### YOUR GOAL:
Copy out every line in which the string "picture" occurs.
┄┄┄┄┄┄┄┄┄┄
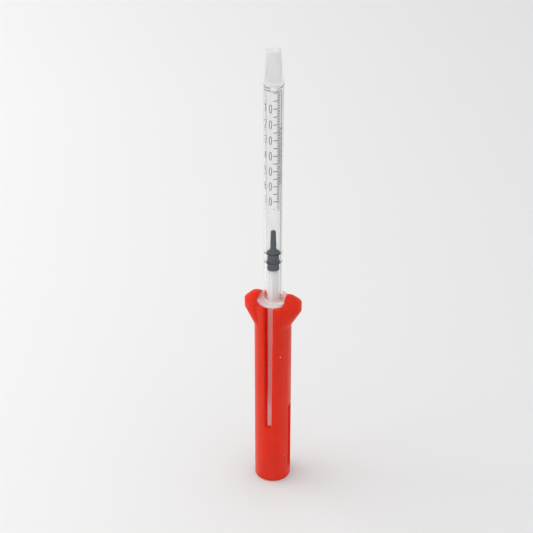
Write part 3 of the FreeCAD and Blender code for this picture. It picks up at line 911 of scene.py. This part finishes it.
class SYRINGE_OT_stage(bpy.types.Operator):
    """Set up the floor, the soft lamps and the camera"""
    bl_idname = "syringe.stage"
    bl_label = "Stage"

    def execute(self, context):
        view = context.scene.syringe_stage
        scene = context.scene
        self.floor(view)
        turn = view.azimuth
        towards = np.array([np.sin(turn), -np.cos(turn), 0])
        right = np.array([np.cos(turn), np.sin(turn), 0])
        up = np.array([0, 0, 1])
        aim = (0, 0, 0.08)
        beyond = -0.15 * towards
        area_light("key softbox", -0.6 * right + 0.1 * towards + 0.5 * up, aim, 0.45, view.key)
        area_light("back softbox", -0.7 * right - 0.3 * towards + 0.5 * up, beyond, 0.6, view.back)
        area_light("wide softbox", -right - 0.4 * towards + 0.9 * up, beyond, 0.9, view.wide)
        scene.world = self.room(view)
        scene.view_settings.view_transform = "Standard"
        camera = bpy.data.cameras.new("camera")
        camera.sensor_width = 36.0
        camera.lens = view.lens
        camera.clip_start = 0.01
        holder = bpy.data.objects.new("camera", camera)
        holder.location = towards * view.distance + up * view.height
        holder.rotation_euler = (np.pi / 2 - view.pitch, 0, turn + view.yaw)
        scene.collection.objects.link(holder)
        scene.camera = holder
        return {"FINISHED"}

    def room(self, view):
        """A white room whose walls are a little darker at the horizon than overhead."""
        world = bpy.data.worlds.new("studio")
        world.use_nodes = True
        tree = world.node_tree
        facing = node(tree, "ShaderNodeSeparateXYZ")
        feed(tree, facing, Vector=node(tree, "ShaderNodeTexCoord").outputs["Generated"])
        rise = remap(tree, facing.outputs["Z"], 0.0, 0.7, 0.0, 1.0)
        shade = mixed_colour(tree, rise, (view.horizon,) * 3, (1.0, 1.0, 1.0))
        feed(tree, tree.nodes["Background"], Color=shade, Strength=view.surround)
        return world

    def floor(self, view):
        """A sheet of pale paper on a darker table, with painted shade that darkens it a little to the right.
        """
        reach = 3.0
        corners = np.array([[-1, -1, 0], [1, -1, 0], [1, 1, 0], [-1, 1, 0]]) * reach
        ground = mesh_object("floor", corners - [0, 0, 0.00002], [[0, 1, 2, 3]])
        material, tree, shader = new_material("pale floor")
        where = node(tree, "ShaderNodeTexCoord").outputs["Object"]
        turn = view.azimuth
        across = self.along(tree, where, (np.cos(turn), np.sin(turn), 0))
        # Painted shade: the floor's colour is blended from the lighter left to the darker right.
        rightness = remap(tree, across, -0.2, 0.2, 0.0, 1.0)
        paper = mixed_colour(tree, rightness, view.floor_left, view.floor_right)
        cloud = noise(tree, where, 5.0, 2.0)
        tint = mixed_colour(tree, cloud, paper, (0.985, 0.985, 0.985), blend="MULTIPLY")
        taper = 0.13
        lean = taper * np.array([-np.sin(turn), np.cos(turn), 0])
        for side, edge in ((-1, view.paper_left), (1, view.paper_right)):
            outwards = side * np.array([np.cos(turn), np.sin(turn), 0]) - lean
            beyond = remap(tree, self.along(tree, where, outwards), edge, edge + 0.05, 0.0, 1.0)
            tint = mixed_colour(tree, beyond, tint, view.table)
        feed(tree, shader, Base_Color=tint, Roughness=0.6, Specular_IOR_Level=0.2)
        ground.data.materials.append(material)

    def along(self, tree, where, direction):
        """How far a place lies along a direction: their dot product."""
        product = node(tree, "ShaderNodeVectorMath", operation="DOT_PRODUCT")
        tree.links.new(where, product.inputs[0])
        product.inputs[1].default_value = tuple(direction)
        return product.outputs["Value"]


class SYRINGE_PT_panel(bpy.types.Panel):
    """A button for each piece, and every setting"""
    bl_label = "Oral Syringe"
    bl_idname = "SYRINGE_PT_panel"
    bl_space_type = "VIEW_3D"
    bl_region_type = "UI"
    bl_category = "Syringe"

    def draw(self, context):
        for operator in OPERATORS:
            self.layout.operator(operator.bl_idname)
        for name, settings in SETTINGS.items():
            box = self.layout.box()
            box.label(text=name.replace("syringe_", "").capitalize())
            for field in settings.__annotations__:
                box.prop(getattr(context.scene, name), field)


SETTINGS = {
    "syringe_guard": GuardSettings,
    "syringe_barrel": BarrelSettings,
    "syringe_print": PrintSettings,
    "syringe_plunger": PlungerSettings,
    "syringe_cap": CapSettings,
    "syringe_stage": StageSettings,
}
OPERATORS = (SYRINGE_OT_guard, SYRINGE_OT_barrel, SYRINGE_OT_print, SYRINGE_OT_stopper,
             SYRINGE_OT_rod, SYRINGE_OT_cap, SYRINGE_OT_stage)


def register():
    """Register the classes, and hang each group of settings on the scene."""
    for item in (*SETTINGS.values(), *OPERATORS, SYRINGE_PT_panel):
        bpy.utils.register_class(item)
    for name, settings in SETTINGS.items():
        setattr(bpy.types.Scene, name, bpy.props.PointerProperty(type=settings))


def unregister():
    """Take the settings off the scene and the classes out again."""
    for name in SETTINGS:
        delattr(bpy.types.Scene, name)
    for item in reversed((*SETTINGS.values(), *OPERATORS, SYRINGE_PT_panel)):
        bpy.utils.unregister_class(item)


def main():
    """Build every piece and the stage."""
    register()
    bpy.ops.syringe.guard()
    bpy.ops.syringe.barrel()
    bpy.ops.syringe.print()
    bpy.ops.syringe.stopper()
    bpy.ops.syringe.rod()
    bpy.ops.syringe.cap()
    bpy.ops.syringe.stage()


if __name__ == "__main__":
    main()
┄┄┄┄┄┄┄┄┄┄
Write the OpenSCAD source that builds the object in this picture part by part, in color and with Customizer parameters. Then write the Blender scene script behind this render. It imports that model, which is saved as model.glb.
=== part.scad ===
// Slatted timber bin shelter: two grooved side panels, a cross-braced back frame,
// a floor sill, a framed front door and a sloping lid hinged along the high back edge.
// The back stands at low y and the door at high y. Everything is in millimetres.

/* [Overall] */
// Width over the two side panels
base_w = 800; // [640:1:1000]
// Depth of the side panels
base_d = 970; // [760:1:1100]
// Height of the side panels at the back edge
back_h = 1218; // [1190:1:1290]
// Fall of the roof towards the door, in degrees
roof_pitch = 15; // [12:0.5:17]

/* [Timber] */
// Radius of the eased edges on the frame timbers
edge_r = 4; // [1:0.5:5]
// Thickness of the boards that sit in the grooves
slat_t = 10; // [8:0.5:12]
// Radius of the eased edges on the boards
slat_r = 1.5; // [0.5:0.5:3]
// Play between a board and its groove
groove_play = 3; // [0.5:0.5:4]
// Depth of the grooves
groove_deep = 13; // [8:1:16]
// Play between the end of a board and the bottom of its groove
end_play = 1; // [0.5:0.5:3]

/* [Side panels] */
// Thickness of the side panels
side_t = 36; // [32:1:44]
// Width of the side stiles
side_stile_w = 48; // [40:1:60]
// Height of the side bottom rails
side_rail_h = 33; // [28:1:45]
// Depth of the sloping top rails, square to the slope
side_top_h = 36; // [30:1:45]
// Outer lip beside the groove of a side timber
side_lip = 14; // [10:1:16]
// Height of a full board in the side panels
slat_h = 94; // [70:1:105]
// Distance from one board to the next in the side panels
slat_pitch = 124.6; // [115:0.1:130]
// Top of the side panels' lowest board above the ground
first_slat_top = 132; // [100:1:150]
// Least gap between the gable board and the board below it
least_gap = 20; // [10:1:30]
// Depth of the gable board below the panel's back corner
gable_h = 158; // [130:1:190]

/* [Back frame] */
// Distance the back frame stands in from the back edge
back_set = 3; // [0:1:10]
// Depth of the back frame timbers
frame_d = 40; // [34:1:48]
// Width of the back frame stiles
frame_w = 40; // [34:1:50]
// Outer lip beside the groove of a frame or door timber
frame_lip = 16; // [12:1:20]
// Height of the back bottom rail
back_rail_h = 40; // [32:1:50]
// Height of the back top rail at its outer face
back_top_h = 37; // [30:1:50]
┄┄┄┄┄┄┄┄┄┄
### WRITTEN SOLUTION:
Write part 3 of the FreeCAD and Blender code for this picture. It picks up at line 911 of scene.py. This part finishes it.
Write the OpenSCAD source that builds the object in this picture part by part, in color and with Customizer parameters. Then write the Blender scene script behind this render. It imports that model, which is saved as model.glb.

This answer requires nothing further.